Em um Diagnóstico Organizacional, realizado em 2012, foi levantado que os projetos desenvolvidos pela associação ou em parceria com outras organizações estiveram voltados para a formação de gestores, construção de casa tradicional, coleta de materiais tradicionais, implantação de uma estação digital (na cidade), realização de diagnósticos etnoambientais, fortalecimento político e despesas institucionais. Os diretores e lideranças presentes disseram que nenhuma atividade tem sido desenvolvida nas comunidades e com a participação delas.

Para a eleição da diretoria e conselho apresentaram-se 4 chapas, sendo uma delas a da diretoria em exercício com algumas alterações. Este foi um sinal interessante. Mais surpreendente ainda foi que a chapa “da situação” recebeu poucos votos, enquanto uma “concorrente” foi eleita com grande vantagem. O cabeça da chapa vencedora presta pequenos serviços à comunidade e, mesmo cobrando, auxilia muitas pessoas em suas atividades cotidianas.

Depois de eleito, disse que não pretende morar na cidade. Vai ficar no escritório o tempo necessário para atender às demandas administrativas e políticas, mas pretende ficar também uma parte de cada mês nas comunidades, conversando, ouvindo, planejando, avaliando e trabalhando junto.

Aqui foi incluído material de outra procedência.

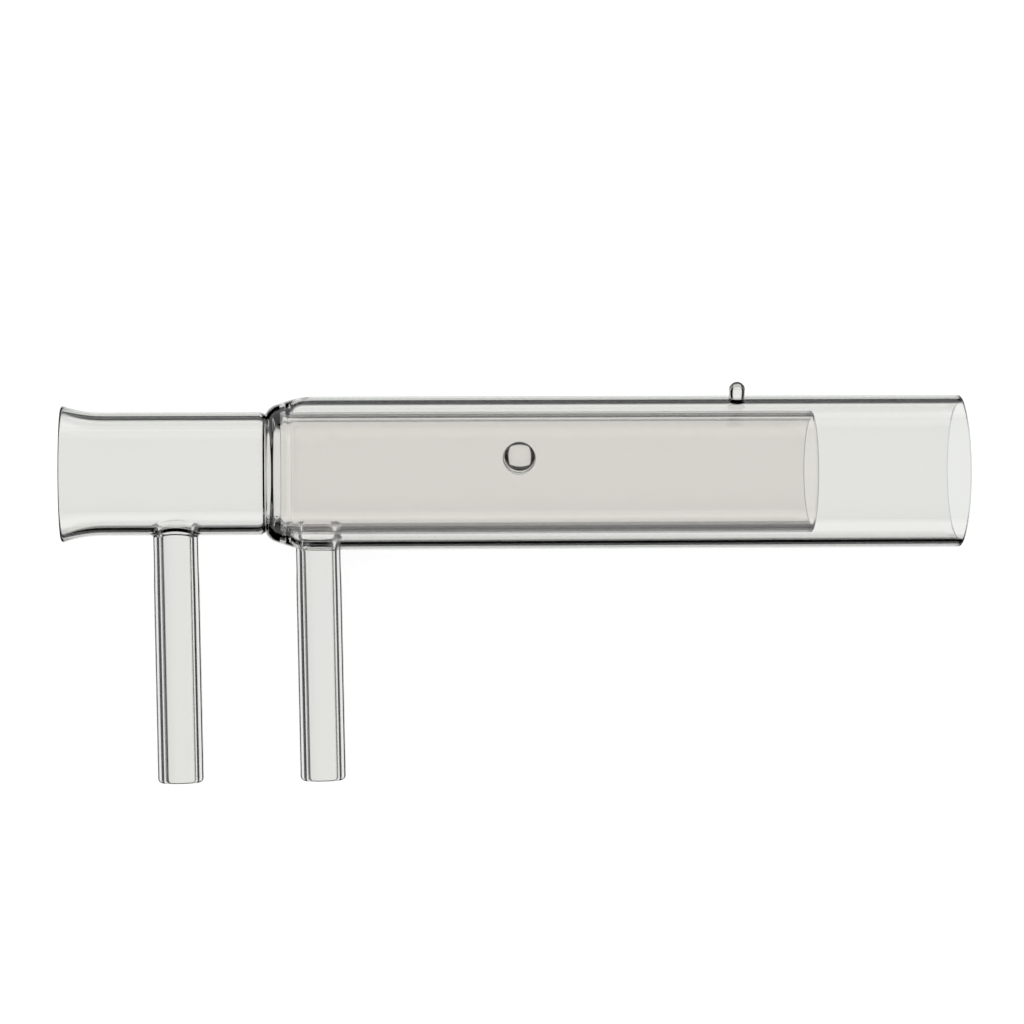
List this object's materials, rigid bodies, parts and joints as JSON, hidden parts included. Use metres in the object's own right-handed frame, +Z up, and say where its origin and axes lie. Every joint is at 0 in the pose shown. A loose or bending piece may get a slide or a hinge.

Me lembrei do capitulo “Deu bicho no jequitibá”, do livro Associação é para fazer juntos, quando é dito que:


— Esse foi o problema de vocês. Tiraram as raízes da associação da nossa comunidade e levaram para a cidade. Lá ela não cresceu bem e ficou doente. Essa é uma lição para todos nós. A Associação Jequitibá pode ter um tronco alto, que conquiste fama e prestígio. Pode ter galhos que se espalhem por várias cidades do nosso estado, do Brasil e mesmo de outros países, mas não pode jamais deixar de ter suas raízes muito bem fincadas na terra fértil da nossa comunidade. É aqui que tem terra boa para ela crescer, não em outro lugar.